┌──
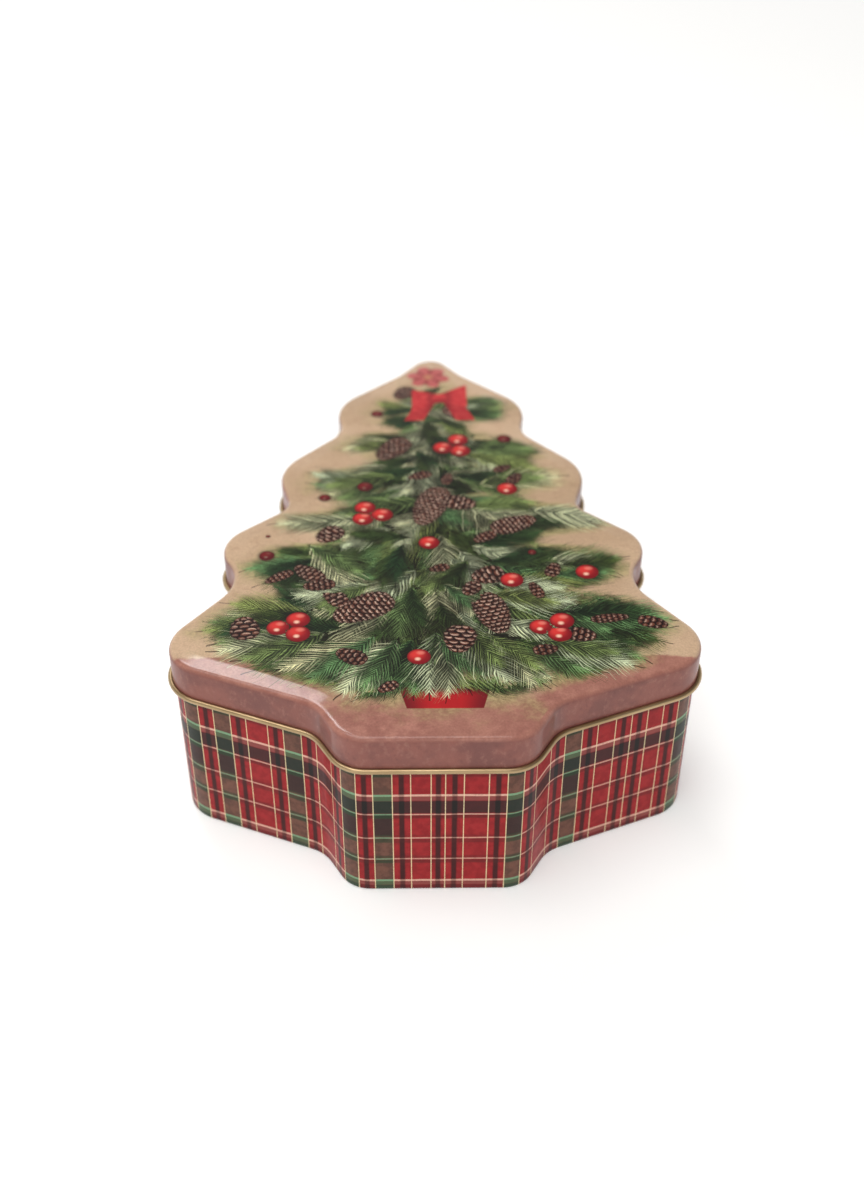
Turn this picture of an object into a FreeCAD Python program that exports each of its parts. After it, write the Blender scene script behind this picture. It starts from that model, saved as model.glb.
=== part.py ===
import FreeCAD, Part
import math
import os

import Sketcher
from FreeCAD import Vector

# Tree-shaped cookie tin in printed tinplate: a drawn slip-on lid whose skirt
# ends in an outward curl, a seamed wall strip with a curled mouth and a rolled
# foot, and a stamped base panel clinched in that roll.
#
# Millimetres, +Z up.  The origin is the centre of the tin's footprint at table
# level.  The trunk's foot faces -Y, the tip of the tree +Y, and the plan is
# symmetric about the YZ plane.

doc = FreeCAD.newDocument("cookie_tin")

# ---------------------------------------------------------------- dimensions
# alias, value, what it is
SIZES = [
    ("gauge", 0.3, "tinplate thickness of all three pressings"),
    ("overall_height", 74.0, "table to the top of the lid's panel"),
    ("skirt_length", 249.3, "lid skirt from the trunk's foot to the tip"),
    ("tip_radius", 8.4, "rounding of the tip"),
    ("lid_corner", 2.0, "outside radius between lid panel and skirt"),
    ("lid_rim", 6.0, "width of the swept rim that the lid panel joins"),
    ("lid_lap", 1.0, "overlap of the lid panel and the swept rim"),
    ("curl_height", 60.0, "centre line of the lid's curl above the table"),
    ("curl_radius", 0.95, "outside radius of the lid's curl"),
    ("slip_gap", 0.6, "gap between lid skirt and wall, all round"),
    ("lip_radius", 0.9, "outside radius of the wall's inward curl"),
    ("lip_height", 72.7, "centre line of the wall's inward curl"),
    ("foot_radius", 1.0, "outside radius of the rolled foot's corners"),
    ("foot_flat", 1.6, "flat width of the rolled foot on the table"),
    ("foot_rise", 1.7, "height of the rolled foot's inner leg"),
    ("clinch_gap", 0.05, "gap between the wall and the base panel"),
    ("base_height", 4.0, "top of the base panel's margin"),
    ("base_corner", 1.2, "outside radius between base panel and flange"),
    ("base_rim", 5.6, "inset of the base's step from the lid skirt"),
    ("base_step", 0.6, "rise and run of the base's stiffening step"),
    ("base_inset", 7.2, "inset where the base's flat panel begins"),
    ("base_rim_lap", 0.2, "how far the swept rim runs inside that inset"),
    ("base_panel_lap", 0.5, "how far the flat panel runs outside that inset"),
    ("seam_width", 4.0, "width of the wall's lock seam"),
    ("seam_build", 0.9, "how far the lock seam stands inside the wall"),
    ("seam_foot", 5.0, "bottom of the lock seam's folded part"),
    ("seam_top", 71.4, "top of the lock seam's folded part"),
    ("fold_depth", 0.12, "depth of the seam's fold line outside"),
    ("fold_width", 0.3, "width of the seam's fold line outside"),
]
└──
Your goal
Using the listing above, gather each line that holds the string "FreeCAD" and copy it.

Written reply
Turn this picture of an object into a FreeCAD Python program that exports each of its parts. After it, write the Blender scene script behind this picture. It starts from that model, saved as model.glb.
import FreeCAD, Part
from FreeCAD import Vector
doc = FreeCAD.newDocument("cookie_tin")